Even the custody fights wouldn’t have been that bad for us if the professionals hadn’t gotten involved. Unfortunately, my mother’s greatest fear by then was that she would lose me and Joey, either because my father would take us or because we would choose to live with him. She was terrified that we’d choose Dad and not her. She convinced herself that we were afraid of our father and might give in to him out of fear. When she took us to the office of the court-appointed psychiatrist, her greatest fear was that we’d tell him we wanted to live with our father. If she had known what happened in that office, my dad would have been the least of her fears.

I can’t imagine how such a sadistic therapist stayed in practice, much less qualified to testify in custody cases. The doctor’s name was Dr. Duval. His office was in Culver City, near the old MGM lot. During my first session, he asked me what I was most afraid of. I told him, “Needles.” I’d been phobic about hypodermic needles ever since my appendectomy in England. The next time I went
to see Dr. Duval, he asked me to take my clothes off and lie down on the table in his office. It was covered with a white sheet, with a small pillow at one end. I took off everything but my little knickers and lay down on my back. Next he told me that he’d gotten permission from my pediatrician to do the next thing. Then he picked up a tissue box and, holding it in front of me, took out a hypodermic needle. He held the needle an inch or two from my face. I panicked and started saying, “No, no, no,” as he slowly moved the needle down toward my bare chest.

In an odd, rhythmic voice, he asked me, “How frightened are you of your dad?”

“What do you mean?” I answered, terrified.

“How frightened are you of your dad, Lorna?”

“I’m . . . I’m not . . . I don’t know.”

“You’re frightened, very frightened, aren’t you, Lorna?” he chanted hypnotically, moving the needle a hair’s breadth above my naked body.

By then I was crying. “Yes, yes.” I sobbed.

“Good girl. Good, Lorna.” The needle moved away. He made a note on his notepad. Then he picked up the needle again.

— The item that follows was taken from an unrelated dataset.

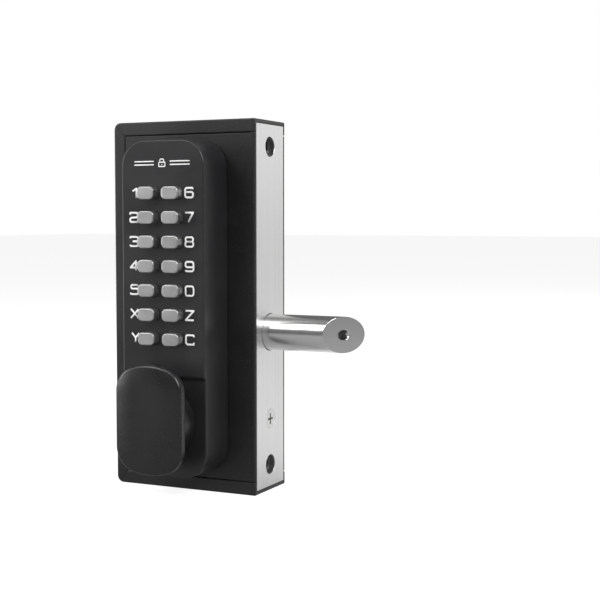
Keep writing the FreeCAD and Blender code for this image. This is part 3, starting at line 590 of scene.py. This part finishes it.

Week after week, these “sessions” went on. Each time I went there, Dr. Duval made me take my clothes off and lie on my back while he moved the needle near my body. To this day, I can remember how it felt lying on that white sheet, naked and completely vulnerable. It was frightening beyond description. He never actually put a needle into me; he didn’t have to. That’s the nature of psychological torture. The fear is more than enough. After a while I knew what he wanted to hear and would have said anything he wanted.